Product_category with highest
- product_weight_g - Office_furniture
- product_length_cm - Office_furniture
- product_height_cm - Office_furniture
- product_width_cm - computers

In [None]:
sns.heatmap(df_products[num_cols].corr(),cmap="RdYlGn",annot=True)
plt.show()

some variables are showing moderate correlation, although not strong but they are linearly dependent 
- product_weight and product_height
- product_length and product_width
- product_weight and product_width

### 4.3 payments data

In [None]:
df_payments.head()

In [None]:
plt.figure(figsize=(10,5))
sns.boxplot(data=df_payments,x='payment_type',y='payment_value')
plt.title('payment_type VS payment_value')
plt.show()

- Beacause of outliers, it is difficult to interprete but if we compare max values then we can say that customers prefer credit_card for higher payment values and voucher for lower payment_value.

In [None]:
bar_plot(df=df_payments,x='payment_type',y='payment_value',estimator='median')

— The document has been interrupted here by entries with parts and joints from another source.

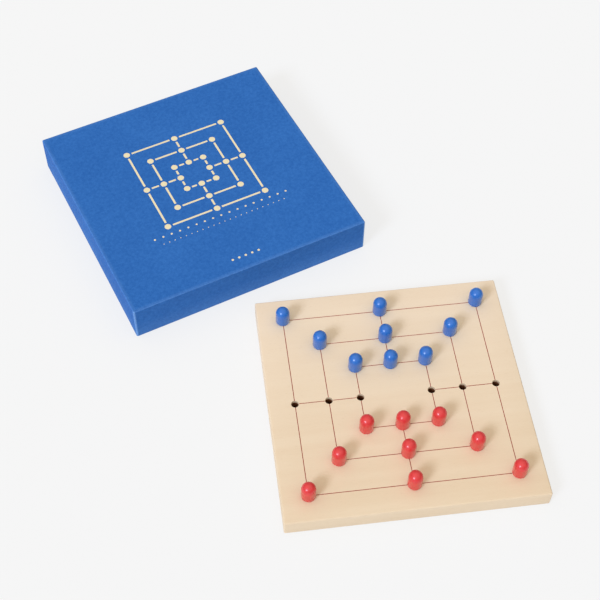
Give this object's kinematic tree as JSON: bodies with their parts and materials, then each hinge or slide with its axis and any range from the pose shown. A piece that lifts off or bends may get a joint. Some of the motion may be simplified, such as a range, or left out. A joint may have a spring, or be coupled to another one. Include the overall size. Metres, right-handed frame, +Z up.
{
  "type": "boxed peg board game",
  "caption": "Rigid card box with a full-depth lift-off lid, and the square wooden peg board from it with domed pegs standing in nested squares of holes.",
  "frame": {"origin": "centre of the box's underside, on the table", "axes": "+Z up out of the table; +X and +Y along the box's sides; the playing board stands on the -Y side of the box, turned 19.7 degrees clockwise"},
  "size_m": [0.2696, 0.4636, 0.032],
  "materials": {
    "blue_wrap": "fine linen texture, satin",
    "liner_paper": "uncoated matt",
    "stay_tape": "gummed kraft paper",
    "greyboard": "raw grey board",
    "insert_card": "white-lined card, matt",
    "leaflet_paper": "uncoated matt",
    "pale_wood": "smooth satin varnish over pale wood",
    "blue_lacquer": "gloss lacquer over turned wood",
    "red_lacquer": "gloss lacquer over turned wood"
  },
  "bodies": {
    "base_tray": {"tray_corner_stays": "stay_tape", "tray_greyboard": "greyboard", "tray_wrap": "blue_wrap", "tray_floor_liner": "liner_paper", "insert_platform": "insert_card"},
    "rules_leaflet": {"rules_leaflet": "leaflet_paper"},
    "lid": {"lid_corner_stays": "stay_tape", "lid_greyboard": "greyboard", "lid_wrap": "blue_wrap", "lid_liner": "liner_paper"},
    "playing_board": {"playing_board": "pale_wood"},
    "blue_peg_1": {"blue_peg_1": "blue_lacquer"},
    "blue_peg_2": {"blue_peg_2": "blue_lacquer"},
    "blue_peg_3": {"blue_peg_3": "blue_lacquer"},
    "blue_peg_4": {"blue_peg_4": "blue_lacquer"},
    "blue_peg_5": {"blue_peg_5": "blue_lacquer"},
    "blue_peg_6": {"blue_peg_6": "blue_lacquer"},
    "blue_peg_7": {"blue_peg_7": "blue_lacquer"},
    "blue_peg_8": {"blue_peg_8": "blue_lacquer"},
    "blue_peg_9": {"blue_peg_9": "blue_lacquer"},
    "red_peg_1": {"red_peg_1": "red_lacquer"},
    "red_peg_2": {"red_peg_2": "red_lacquer"},
    "red_peg_3": {"red_peg_3": "red_lacquer"},
    "red_peg_4": {"red_peg_4": "red_lacquer"},
    "red_peg_5": {"red_peg_5": "red_lacquer"},
    "red_peg_6": {"red_peg_6": "red_lacquer"},
    "red_peg_7": {"red_peg_7": "red_lacquer"},
    "red_peg_8": {"red_peg_8": "red_lacquer"},
    "red_peg_9": {"red_peg_9": "red_lacquer"}
  },
  "joints": [
    {"name": "lid_lift", "type": "slide", "parent": "base_tray", "child": "lid", "axis": [0, 0, 1], "range_m": [0, 0.1]},
    {"name": "leaflet_lift", "type": "slide", "parent": "base_tray", "child": "rules_leaflet", "axis": [0, 0, 1], "range_m": [0, 0.015]},
    {"name": "board_lift", "type": "slide", "parent": "base_tray", "child": "playing_board", "axis": [0, 0, 1], "range_m": [0, 0.08]},
    {"name": "blue_peg_1_lift", "type": "slide", "parent": "playing_board", "child": "blue_peg_1", "axis": [0, 0, 1], "range_m": [0, 0.03]},
    {"name": "blue_peg_2_lift", "type": "slide", "parent": "playing_board", "child": "blue_peg_2", "axis": [0, 0, 1], "range_m": [0, 0.03]},
    {"name": "blue_peg_3_lift", "type": "slide", "parent": "playing_board", "child": "blue_peg_3", "axis": [0, 0, 1], "range_m": [0, 0.03]},
    {"name": "blue_peg_4_lift", "type": "slide", "parent": "playing_board", "child": "blue_peg_4", "axis": [0, 0, 1], "range_m": [0, 0.03]},
    {"name": "blue_peg_5_lift", "type": "slide", "parent": "playing_board", "child": "blue_peg_5", "axis": [0, 0, 1], "range_m": [0, 0.03]},
    {"name": "blue_peg_6_lift", "type": "slide", "parent": "playing_board", "child": "blue_peg_6", "axis": [0, 0, 1], "range_m": [0, 0.03]},
    {"name": "blue_peg_7_lift", "type": "slide", "parent": "playing_board", "child": "blue_peg_7", "axis": [0, 0, 1], "range_m": [0, 0.03]},
    {"name": "blue_peg_8_lift", "type": "slide", "parent": "playing_board", "child": "blue_peg_8", "axis": [0, 0, 1], "range_m": [0, 0.03]},
    {"name": "blue_peg_9_lift", "type": "slide", "parent": "playing_board", "child": "blue_peg_9", "axis": [0, 0, 1], "range_m": [0, 0.03]},
    {"name": "red_peg_1_lift", "type": "slide", "parent": "playing_board", "child": "red_peg_1", "axis": [0, 0, 1], "range_m": [0, 0.03]},
    {"name": "red_peg_2_lift", "type": "slide", "parent": "playing_board", "child": "red_peg_2", "axis": [0, 0, 1], "range_m": [0, 0.03]},
    {"name": "red_peg_3_lift", "type": "slide", "parent": "playing_board", "child": "red_peg_3", "axis": [0, 0, 1], "range_m": [0, 0.03]},
    {"name": "red_peg_4_lift", "type": "slide", "parent": "playing_board", "child": "red_peg_4", "axis": [0, 0, 1], "range_m": [0, 0.03]},
    {"name": "red_peg_5_lift", "type": "slide", "parent": "playing_board", "child": "red_peg_5", "axis": [0, 0, 1], "range_m": [0, 0.03]},
    {"name": "red_peg_6_lift", "type": "slide", "parent": "playing_board", "child": "red_peg_6", "axis": [0, 0, 1], "range_m": [0, 0.03]},
    {"name": "red_peg_7_lift", "type": "slide", "parent": "playing_board", "child": "red_peg_7", "axis": [0, 0, 1], "range_m": [0, 0.03]},
    {"name": "red_peg_8_lift", "type": "slide", "parent": "playing_board", "child": "red_peg_8", "axis": [0, 0, 1], "range_m": [0, 0.03]},
    {"name": "red_peg_9_lift", "type": "slide", "parent": "playing_board", "child": "red_peg_9", "axis": [0, 0, 1], "range_m": [0, 0.03]}
  ]
}
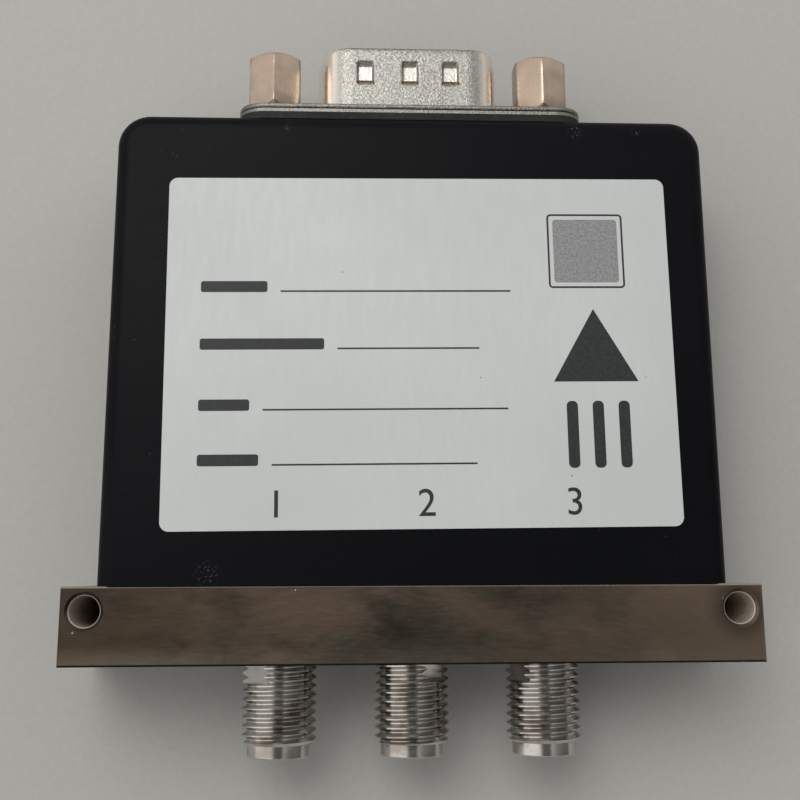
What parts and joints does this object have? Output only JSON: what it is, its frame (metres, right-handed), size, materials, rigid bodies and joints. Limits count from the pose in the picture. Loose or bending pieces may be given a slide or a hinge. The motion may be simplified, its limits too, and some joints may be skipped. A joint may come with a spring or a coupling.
{
  "type": "coaxial switch",
  "caption": "Electromechanical coaxial changeover switch: black cover on a plated plate, threaded coaxial ports below, multi-pin control connector with jackscrews above.",
  "frame": {"origin": "midway between the two mounting holes, on the plate's back face", "axes": "+X along the row of ports, +Y from the ports towards the control connector, +Z out of the labelled front"},
  "size_m": [0.0568, 0.0623, 0.0146],
  "materials": {
    "plated_body": "satin nickel plate",
    "port_steel": "polished stainless steel",
    "dielectric_plastic": "white fluoropolymer",
    "contact_gold": "gold plate over copper alloy",
    "tinned_wire": "tinned copper",
    "screw_steel": "plain stainless steel",
    "frame_aluminium": "machined, clear passivated",
    "soft_iron": "nickel-flashed soft iron",
    "magnet_grey": "ground magnet alloy",
    "bronze": "sintered bronze",
    "coil_plastic": "moulded nylon",
    "coil_wire": "enamelled copper wire",
    "board_green": "glass-epoxy board with green mask",
    "black_plastic": "moulded thermoset",
    "cover_paint": "satin black, fine grain",
    "label_film": "printed polyester film",
    "gasket_rubber": "cut rubber sheet",
    "connector_tin": "bright tin plate",
    "jackscrew_nickel": "nickel plate"
  },
  "bodies": {
    "housing": {"actuator_frame": "frame_aluminium", "board_screws": "screw_steel", "board_standoffs": "frame_aluminium", "bobbin_left": "coil_plastic", "bobbin_right": "coil_plastic", "centre_contact_common": "contact_gold", "centre_contact_left": "contact_gold", "centre_contact_right": "contact_gold", "coil_terminals": "tinned_wire", "connector_front_shell": "connector_tin", "connector_gasket": "gasket_rubber", "connector_insulator": "black_plastic", "connector_pins": "contact_gold", "connector_rear_shell": "connector_tin", "core_left": "soft_iron", "core_right": "soft_iron", "cover": "cover_paint", "dielectric_common": "dielectric_plastic", "dielectric_left": "dielectric_plastic", "dielectric_right": "dielectric_plastic", "driver_board": "board_green", "driver_chip": "black_plastic", "frame_screws": "screw_steel", "indicator_block_left": "black_plastic", "indicator_block_right": "black_plastic", "indicator_contacts": "contact_gold", "indicator_leads": "tinned_wire", "indicator_terminals": "contact_gold", "jackscrews": "jackscrew_nickel", "label": "label_film", "latch_magnet": "magnet_grey", "lid_screws": "screw_steel", "lock_washers": "jackscrew_nickel", "magnet_pole": "soft_iron", "pivot_pin": "screw_steel", "reed_guide_posts": "dielectric_plastic", "return_spring_left": "screw_steel", "return_spring_right": "screw_steel", "rf_body": "plated_body", "rf_lid": "plated_body", "rod_bushings": "dielectric_plastic", "sma_port_common": "port_steel", "sma_port_left": "port_steel", "sma_port_right": "port_steel", "surge_diodes": "black_plastic", "winding_left": "coil_wire", "winding_right": "coil_wire", "yoke": "soft_iron", "yoke_screws": "screw_steel"},
    "rocker_assembly": {"rocker": "soft_iron", "rocker_pushers": "bronze", "rocker_pads": "coil_plastic", "pivot_bushing": "bronze"},
    "left_rod_and_reed": {"push_rod_left": "dielectric_plastic", "rf_reed_left": "contact_gold"},
    "right_rod_and_reed": {"push_rod_right": "dielectric_plastic", "rf_reed_right": "contact_gold"},
    "left_leaf": {"indicator_leaf_left": "contact_gold"},
    "right_leaf": {"indicator_leaf_right": "contact_gold"}
  },
  "joints": [
    {"name": "rocker_tilt", "type": "hinge", "parent": "housing", "child": "rocker_assembly", "pos_m": [0, 0.00908, 0.0073], "axis": [0, 0, -1], "range_deg": [0, 6.15]},
    {"name": "left_rod_slide", "type": "slide", "parent": "housing", "child": "left_rod_and_reed", "axis": [0, 1, 0], "range_m": [0, 0.0006], "deforming": ["return_spring_left"]},
    {"name": "right_rod_slide", "type": "slide", "parent": "housing", "child": "right_rod_and_reed", "axis": [0, 1, 0], "range_m": [-0.0006, 0], "deforming": ["return_spring_right"]},
    {"name": "left_leaf_swing", "type": "hinge", "parent": "housing", "child": "left_leaf", "pos_m": [-0.016, 0.00752, 0.0073], "axis": [0, 0, 1], "range_deg": [0, 14.28]},
    {"name": "right_leaf_swing", "type": "hinge", "parent": "housing", "child": "right_leaf", "pos_m": [0.016, 0.00752, 0.0073], "axis": [0, 0, 1], "range_deg": [0, 14.28]}
  ],
  "couplings": [
    {"joint": "left_rod_slide", "follows": "rocker_tilt", "m_per_rad": 0.005587},
    {"joint": "right_rod_slide", "follows": "rocker_tilt", "m_per_rad": -0.005587},
    {"joint": "left_leaf_swing", "follows": "rocker_tilt", "ratio": 2.3201},
    {"joint": "right_leaf_swing", "follows": "rocker_tilt", "ratio": 2.3201}
  ]
}
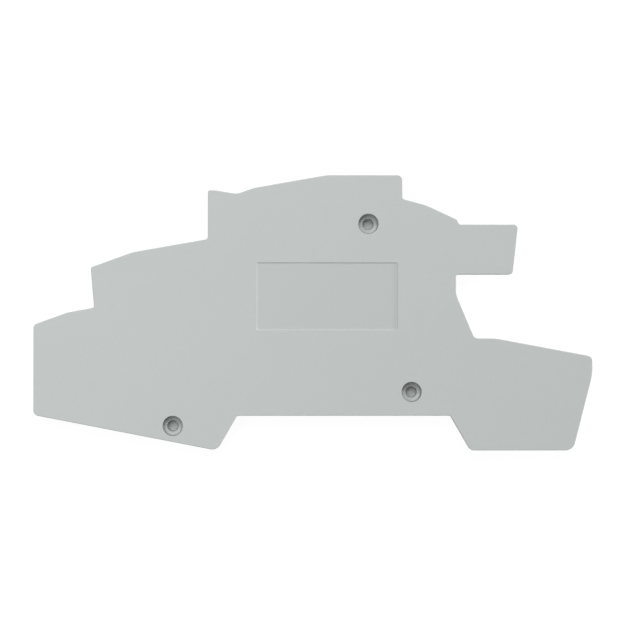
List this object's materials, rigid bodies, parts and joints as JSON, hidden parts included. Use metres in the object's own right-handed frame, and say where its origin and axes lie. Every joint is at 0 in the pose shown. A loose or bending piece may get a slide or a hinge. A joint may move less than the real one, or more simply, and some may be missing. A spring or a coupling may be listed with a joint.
{
  "type": "terminal block end cover",
  "caption": "Flat stepped plastic plate that closes the open side of a multi-level rail terminal block, with round pegs on its back.",
  "frame": {"origin": "middle of the bounding box, at the height of the peg tips, on which the cover lies", "axes": "+X across the mounting rail towards the busbar slot, +Y away from the rail, +Z out of the smooth front face"},
  "size_m": [0.099, 0.0488, 0.005],
  "materials": {
    "cover_plastic": "matte"
  },
  "bodies": {
    "root": {"end_cover": "cover_plastic"}
  },
  "joints": []
}
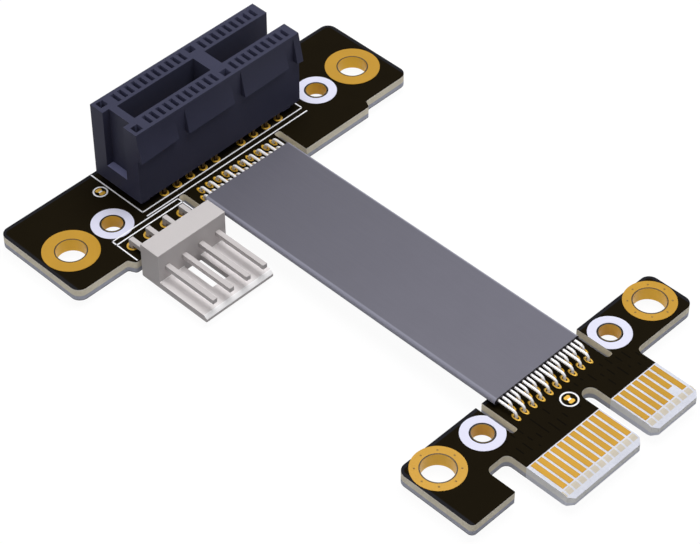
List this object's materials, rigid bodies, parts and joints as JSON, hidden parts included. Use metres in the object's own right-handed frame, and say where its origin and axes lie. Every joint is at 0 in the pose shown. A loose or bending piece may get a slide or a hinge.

- it is evident that credit_card is generally used for transactions above $100. 

In [None]:
bar_plot(df=df_payments,x='payment_installments',y='payment_value',estimator='median')

- It is evident that as the payment_value increases, customers tend to opt for higher number of installments.

In [None]:
bar_plot(df=df_payments,x='payment_sequential',y='payment_value',estimator='median')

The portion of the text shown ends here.